For these purposes, you can use Excel or write queries to the database using Hibernate (sometimes even Solr using SolrJ), but we will try to create a Java learning project in which we use The Apache Commons Mathematics Library. I automatically (using IDE) generated the DescriptiveStatisticsInfo POJO class based on the following properties:
private Double variance; private Double standardDeviation; private Double summ; private Double max; private Double min; private Double mean; private Long count;
Created an interface with one single method:
package kalinin.example.report; import java.util.List; import kalinin.example.help.statistics.DescriptiveStatisticsInfo; public interface IReport { DescriptiveStatisticsInfo statInfo(List<Double> in); }
For the factory, I need a listing, as long as it is:
package kalinin.example.report; public enum EReport { DESCRIPTIVE }
The factory itself turned out to be this:
package kalinin.example.report; public class ReportFactory { public IReport getReport(EReport reportType) { switch (reportType) { case DESCRIPTIVE: return new DescriptiveStatisticsReport(); default: return null; } } }
I use The Apache Commons Mathematics Library, the free and popular worldwide library:
package kalinin.example.report; import java.util.List; import org.apache.commons.math3.stat.descriptive.DescriptiveStatistics; import kalinin.example.help.statistics.DescriptiveStatisticsInfo; public class DescriptiveStatisticsReport implements IReport { private DescriptiveStatistics stats = new DescriptiveStatistics(); public DescriptiveStatisticsInfo statInfo(List<Double> in) { this.stats.clear(); for (Double iStatistics : in) { this.stats.addValue(iStatistics); } DescriptiveStatisticsInfo stat = new DescriptiveStatisticsInfo( this.stats.getVariance(), this.stats.getStandardDeviation(), this.stats.getSum(), this.stats.getMax(), this.stats.getMin(), this.stats.getMean(), this.stats.getN() ); return stat; } }
In fact, we selected only the most significant data for decision making.
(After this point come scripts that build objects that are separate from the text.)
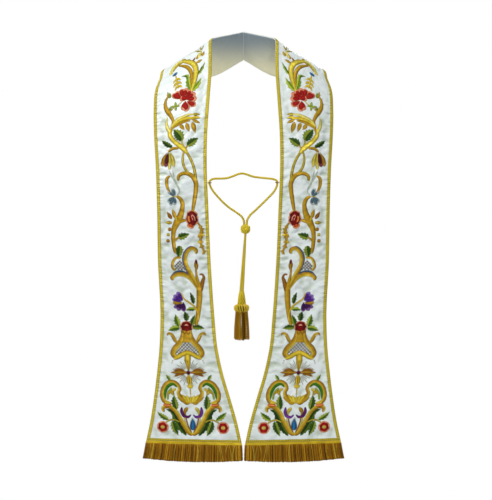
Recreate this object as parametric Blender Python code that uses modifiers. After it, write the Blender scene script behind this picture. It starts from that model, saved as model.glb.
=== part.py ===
"""Clerical stole with spade-shaped ends, hanging as it is worn, with nobody in it.

Two embroidered satin strips, each lined, run from a fringed hem up the chest, over a shoulder
and round to a mitred seam at the nape. Gold braid edges them. A gold cord is threaded through
an eye on each strip, and its two ends drop through a slider ball to one tassel.

Units are metres, +Z is up and the front faces -Y. The origin lies on the lining, halfway along
the nape seam, where the stole rests on the wearer. The tables hold millimetres.
"""

import math
from collections import namedtuple

import bmesh
import bpy
import numpy as np
from mathutils import Matrix, Vector

MM = 0.001
SIDES = {"right": 1, "left": -1}

# Cloth thicknesses and the clearance between pieces that are sewn together
GAP = 0.3 * MM
FACE_THICK = 1.5 * MM
LINING_THICK = 1.0 * MM
BRAID_THICK = 0.9 * MM
HEADER_THICK = 1.2 * MM

# Widths of the trimmings
BRAID_WIDE = 8.2 * MM
HEM_BRAID_TALL = 5.6 * MM
HEADER_TALL = 7.4 * MM

# The fringe: its strands' length, how much longer the middle ones are, how far their tips lean
# from the inner end of the hem to the outer, and the ripple in depth that they follow
FRINGE_LONG = 39.5 * MM
FRINGE_BELLY = 5.5 * MM
FRINGE_LEAN = (-1.5 * MM, 7.5 * MM)
FRINGE_RIPPLE = 1.2 * MM
FRINGE_STRANDS = 50
STRAND_SHARE = 0.68

# Panel facets: the longest steps along a strip and over the shoulder, the columns between its two
# braids, and how far it is made past the nape seam before the mitre is cut
LONGEST_STEP = 44.0 * MM
SHOULDER_STEP = 16.0 * MM
FIELD_COLUMNS = 4
PAST_SEAM = 2.0 * MM

Section = namedtuple("Section", "name inner_x inner_y inner_z outer_x outer_y outer_z crown")

# One row for each place where the strip's outline or fall changes, from the hem to the nape seam.
# Inner is the edge beside the neck. Crown is how far the middle stands out from a straight section.
SECTIONS = [
    Section("hem", 3.0, -178, -1006.5, 240.1, -172, -1000.8, 3.0),
    Section("low flare", 16.1, -180, -947.5, 227.9, -176, -944.5, 4.0),
    Section("flare", 32.9, -182, -888.5, 219.3, -178, -889, 4.0),
    Section("high flare", 51.4, -182, -825, 211.3, -179, -825, 3.0),
    Section("waist of the spade", 64.2, -181, -763.5, 205.6, -178, -764, 2.5),
    Section("knee", 70.8, -180, -695, 203.4, -177, -695, 2.5),
    Section("hip", 80.4, -182, -553, 209.5, -178, -553, 3.0),
    Section("midriff", 85.8, -185, -425.5, 211.6, -178, -425.5, 4.0),
    Section("bust", 90.0, -179, -312.7, 215.9, -165, -316.8, 6.0),
    Section("chest", 89.3, -166, -243, 220.4, -147, -256.2, 7.0),
    Section("collarbone", 84.2, -140, -151.4, 223.8, -121, -179.3, 7.0),
    Section("shoulder slope", 80.2, -108, -77.6, 221.7, -97, -126.5, 6.0),
    Section("front of ridge", 80.6, -79, -25, 213.0, -75, -96.3, 3.5),
    Section("ridge", 80.8, -52, 8.7, 204.3, -46, -69.3, 1.0),
    Section("back of ridge", 68.0, -41, 16.5, 160.0, 6, -82, 2.5),
    Section("shoulder blade", 42.0, -32, 23.5, 84.0, 30, -73.5, 2.5),
    Section("nape seam", 0.0, -22.8, 33.5, 0.0, 27.2, -30.1, 0.0),
]

# The eye's ring takes the cord, and sits against the strip's inner edge
EYE_Z = {"left": -362.5 * MM, "right": -361.5 * MM}
EYE_HOLE = 3.5 * MM
EYE_WIRE = 1.0 * MM

# The cord hangs in one upright plane, from the eyes to the slider ball and on to the tassel
CORD_THICK = 5.8 * MM
CORD_END = 1.6 * MM
CORD_Y = -182.0 * MM
PAIR_APART = CORD_THICK + 0.4 * MM
PAIR_TURN = (90, 30)
BALL_CENTRE = Vector((4.9, -182.0, -475.6)) * MM
BALL_RADIUS = 12.0 * MM
BALL_FLAT = 10.2 * MM
TASSEL_X = -4.4 * MM

# Heights on the tassel, downwards from the top of its netted cone, and its radii there
TASSEL_TOP = -628.0 * MM
CONE_TALL = 34.5 * MM
CONE_RADII = (6.2 * MM, 8.6 * MM, 11.0 * MM)
CONE_STEPS = 18
RUFF_TALL = 18.0 * MM
RUFF_RADIUS = 19.2 * MM
NECK_RADIUS = 16.2 * MM

# The ruff's outline from the cone's foot to its own: shares of its radius and of its height
RUFF_OUTLINE = [(0.86, 0.22), (1.0, 0.5), (0.95, 0.74), (0.8, 0.9)]

# The skirt's strands grow from two rings of the ruff's foot, given as shares of the neck's radius
INNER_RING = (0.35, 0.58)
OUTER_RING = (0.66, 1.0)
SKIRT_LONG = 66.0 * MM
SKIRT_SPREAD = 1.28
SKIRT_UNEVEN = 0.03
SKIRT_STEPS = 32

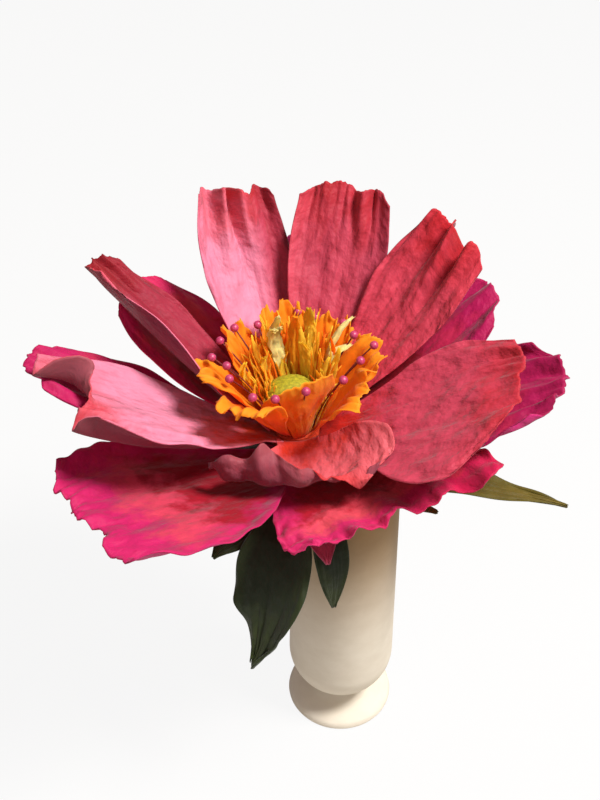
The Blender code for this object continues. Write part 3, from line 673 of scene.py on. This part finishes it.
def crepe(name, stops, edge, streak, fineness=1.0, light_through=0.28, edge_share=0.5,
          streak_share=0.5, bump=1.0, dye_share=1.0):
    """Crepe paper, dyed and then stretched over the thumb.

    It is matte with a faint sheen, crumpled in spots some 5 mm wide and lined by the crepe's
    own grain. The dye pools into blotches and into streaks near the end, and light glows
    through the thin sheet.
    """
    material, tree = new_material(name)
    paper = add(tree, "UVMap", uv_map="Paper")
    share, rim, dye = (
        add(tree, "Attribute", attribute_name=key).outputs[kind]
        for key, kind in (("share", "Fac"), ("edge", "Fac"), ("dye", "Color"))
    )
    grain = bpy.context.scene.peony_sizes.grain / MM * fineness
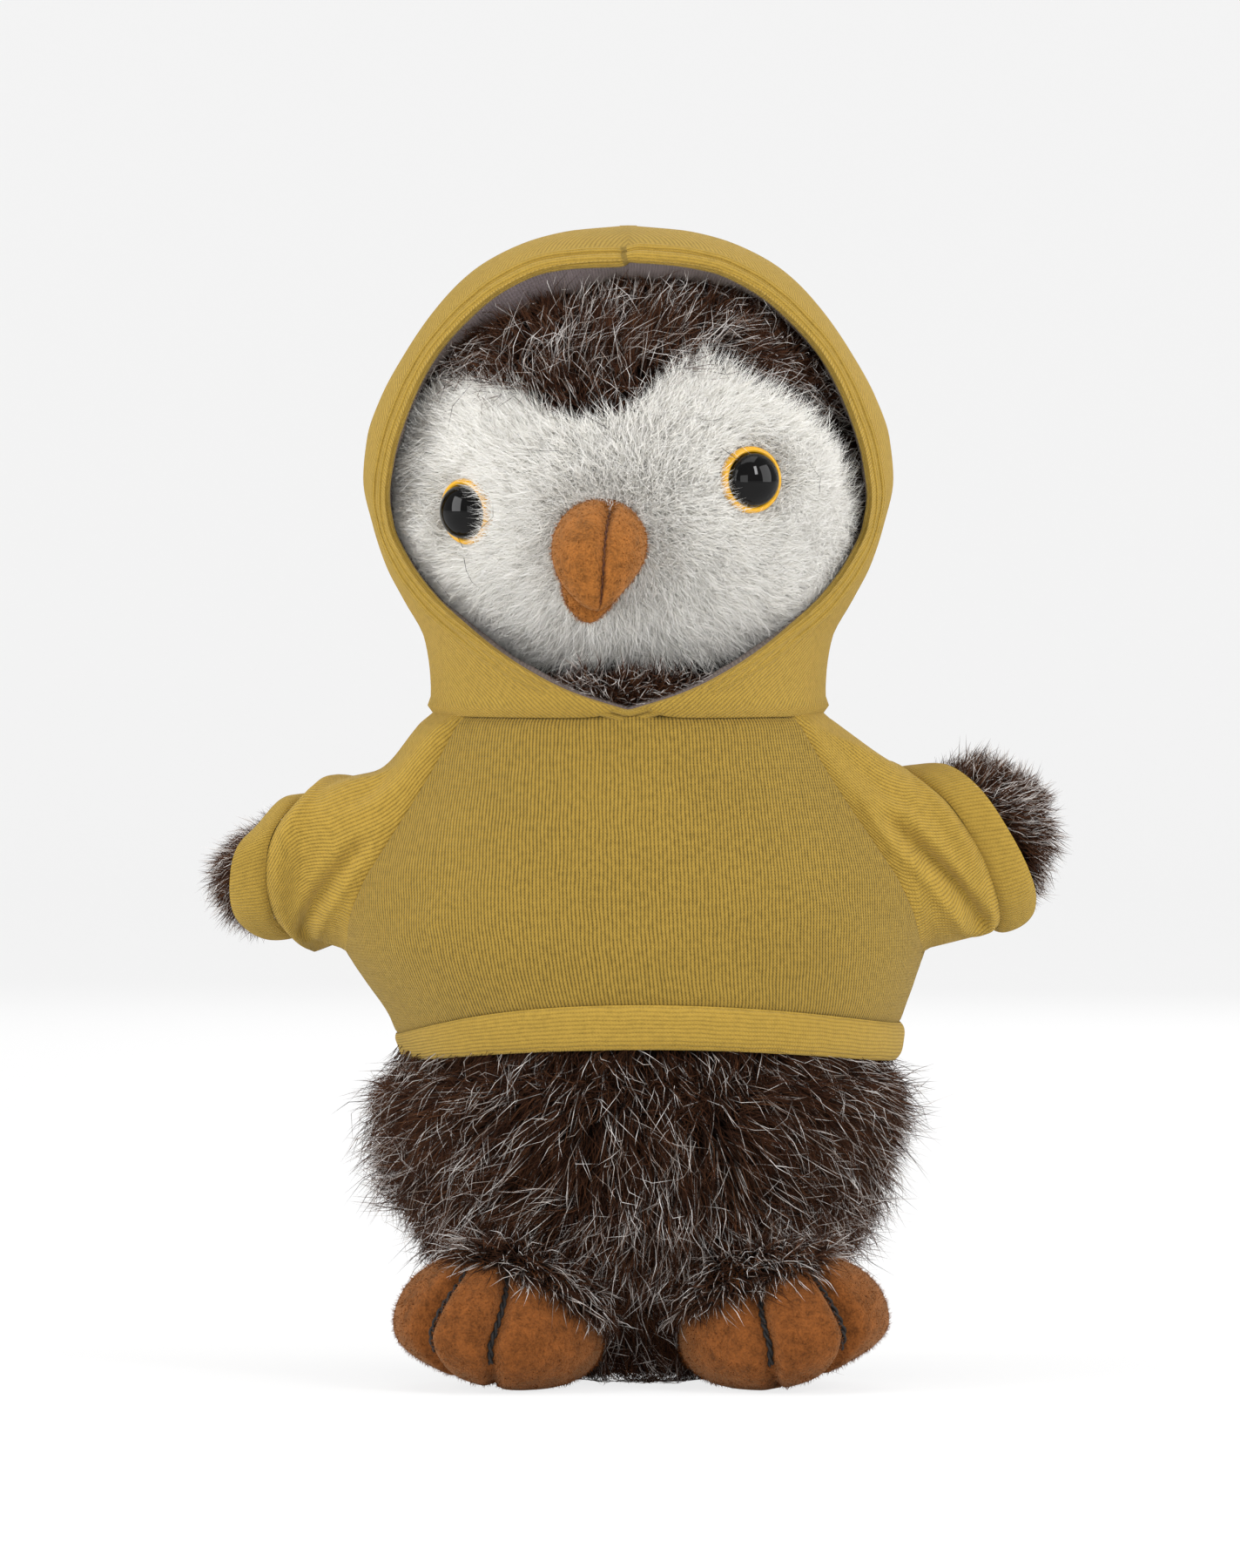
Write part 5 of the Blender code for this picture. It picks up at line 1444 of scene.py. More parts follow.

Agree that if you unload all statistical data from a large number of sites, then analysts do not physically have enough time to read all this. A descriptive statistics helps us build a pivot table, based on which decisions will be made. We do not need to know the whole giant ArrayList, which contains certain numbers (Java does not store objects there, but references to them) in order to make a decision, therefore, we will not record all this data (which can be very, very much), but pass into the system the necessary descriptions of this finite set. Is this only for sites? To check the correctness of the work, I simply wrote down the result in a file using a simple class:
package kalinin.example.run; import java.io.File; import java.io.IOException; import java.util.ArrayList; import java.util.List; import org.apache.commons.io.FileUtils; import org.apache.log4j.Logger; import kalinin.example.help.statistics.DescriptiveStatisticsInfo; import kalinin.example.report.EReport; import kalinin.example.report.ReportFactory; public class Run { final static Logger logger = Logger.getLogger(Run.class); public static void main(String[] args) { List<Double> data = new ArrayList<Double>(); data.add(12.0); data.add(8.4); data.add(6.1); data.add(3.5); data.add(9.154); DescriptiveStatisticsInfo result = new ReportFactory().getReport(EReport.DESCRIPTIVE).statInfo(data); try { FileUtils.writeStringToFile(new File(Config.getConf("Config.fileName")), result.toString(), "UTF-8"); } catch (IOException e) { logger.error(e); } } }
There is also a heuristic algorithm for analyzing opinions. At first glance, everything is simple: there is a sign and its degree of reliability, which were determined empirically. But the most difficult to identify these signs and their weight. After collecting the data, we summarize the “weight of validity” for each matching feature. In this case, we need an empirically identified scale, according to which we will evaluate the reliability. As you understand, a single object can have any number (integer, more than zero) signs. As a result, we get a finite set (array), each element of which is the weight of the sign that matched during the check. If the sum of all elements of this finite set is greater than the empirically identified number, then the heuristic algorithm gives a positive response. However, heuristics are very difficult to apply, since you will have to know the signs, their weight and ways of detection very accurately.
Another banal and very simple fact: the human brain is so arranged that it requires not only obtaining information, but also attempts to systematize it in the form of an outline or a table. Next, you need to find confirmation and refutation of each meaningful opinion for you in this table. Understand that a person may not see very trivial things, and a conscious analysis with concrete numbers will make him pay attention to a lot of significant things. Of course, over the course of his life, a person is constantly evolving and tomorrow he may have a completely different opinion. Even this note will be perceived differently at each stage of development. It is very dangerous to be confident in everything and stop looking for quality information on important issues in all areas of life. The main thing is to start practicing with small steps (as training begins with light weights), not hoping to become a great bodybuilder in a week. And if you possess at least basic programming skills and work with databases, then the mentioned information analysis will be not only useful, but also fascinating.